# Scroll saw conversion kit



## paul24dual (20 Jan 2014)

Can anyone tell me if the Olson blade conversion kit will fit a 

http://www.screwfix.com/p/titan-sf16g-4 ... 240v/20397

Cheers
Paul


----------



## beech1948 (20 Jan 2014)

I'm considering one of these as well. Only thing I found was this Youtube video.

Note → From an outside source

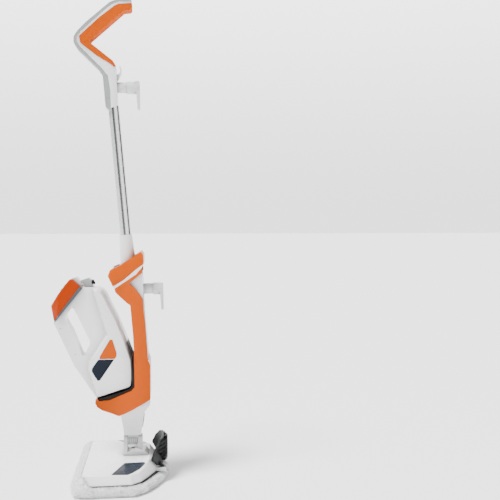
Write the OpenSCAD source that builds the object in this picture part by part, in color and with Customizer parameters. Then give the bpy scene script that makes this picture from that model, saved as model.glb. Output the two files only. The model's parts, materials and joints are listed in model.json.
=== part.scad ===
/* [Floor head] */
// Width of the floor head, side to side
head_w = 300; // [280:5:320]
// Depth of the floor head, front to rear
head_d = 205; // [190:5:220]
// Thickness of the mop pad
pad_t = 26; // [20:1:30]
// Height of the tilt axle above the floor
tilt_z = 33; // [32.5:0.5:34]
// Height of the swivel pin above the floor
swivel_z = 90; // [89:0.5:92]

/* [Cradle] */
// Outer width of the orange cradle
cradle_w = 108; // [104:1:116]
// Wall of the cradle's side arms
arm_t = 7; // [5:1:9]

/* [Pole and handle] */
// Total height of the mop
total_h = 1170; // [1140:5:1200]
// Outer diameter of the silver pole
pole_d = 26; // [22:1:30]
// Forward lean of the pole in degrees
pole_lean = 5; // [4:0.5:6]
// Width of the handle grip, side to side
grip_w = 34; // [28:1:40]

/* [Hand unit] */
// Width of the hand unit's casing
unit_w = 84; // [76:1:86]
// Wall of the hand unit's casing
unit_wall = 2.5; // [2:0.5:3.5]

/* [Hidden] */
$fn = 48;

ORANGE = "darkorange";
WHITE = "whitesmoke";
SILVER = "silver";
DARK = "dimgray";

// A side profile, drawn as (y, z) points and given a width along X
module side(x0, x1) {
    translate([x0, 0, 0]) rotate([90, 0, 90]) linear_extrude(x1 - x0) children();
}
// Rounds the corners of an outline, outer ones and inner ones
module soften(r) {
    offset(r, $fn = 24) offset(-2 * r, $fn = 24) offset(r, $fn = 24) children();
}
// A cylinder along X between two X values, centred on (y, z)
module bar_x(x0, x1, y, z, r) {
    translate([x0, y, z]) rotate([0, 90, 0]) cylinder(h = x1 - x0, r = r);
}
// A cylinder along Y between two Y values, centred on (x, z)
module bar_y(y0, y1, x, z, r) {
    translate([x, y1, z]) rotate([90, 0, 0]) cylinder(h = y1 - y0, r = r);
}
// A box from its lowest to its highest corner
module box(low, high) {
    translate(low) cube(high - low);
}
// The children together with their mirror across X
module both_sides() {
    children();
    mirror([1, 0, 0]) children();
}

// ---------- floor head ----------
head_front = -126;
head_rear = head_front + head_d;
plate_z = 15.5;
plate_t = 9;
gasket_t = 2.5;
cover_z = plate_z + plate_t + gasket_t;
cover_wall = 3;
drum_x = 26;
drum_y = 6;
drum_r = 30;
axle_r = 4;
hub_r = 8;
recline = 26;
// The yoke's curved skirt, which slides in the slot of the cover
visor_x = 24;
visor_front = 36.5;
visor_rear = 41;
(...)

http://www.youtube.com/watch?v=0weS0EH8xVY

Al


----------



## martinka (21 Jan 2014)

Practically all budget scroll saws have the single bolt clamp fixing which the Olson kit should fit, but have you considered the Axminster clamps which are much cheaper?
http://www.axminster.co.uk/blade-clamp- ... fs-fretsaw


----------



## powertools (21 Jan 2014)

Following Martin's advice on a previous thread I fitted the Axminster clamp to my old saw.
It was the best £2 that I have ever spent and transformed the saw.


----------



## paul1020 (23 Jan 2014)

looking at pictures I think I will get the kit for my B&q pro scroll saw soon as I can.I then can start doing finer scroll work


----------



## dtecting (1 Dec 2018)

Just purchased the axminster version nothing like the old one casting was cracked even before i opened the packet not happy at all
going for the olson kit instead. metal is cheep chinese casting


----------



## dtecting (18 Dec 2018)

Was not happy with the olson over priced kit so was pointed towards these on the Axminster site around £4.95 a set .You have to quote part number and order over phone do not show up on site at last something to use without fluffing about like the olson kit.


----------



## donwatson (11 Jan 2019)

powertools":2a6i1jmp said:


> Following Martin's advice on a previous thread I fitted the Axminster clamp to my old saw.
> It was the best £2 that I have ever spent and transformed the saw.


Just fitted a pair of these to an Aldi scroll saw and they are great. Only problem is delivered to door at a total price of £12.91. Wish I could get them at £2 lol


----------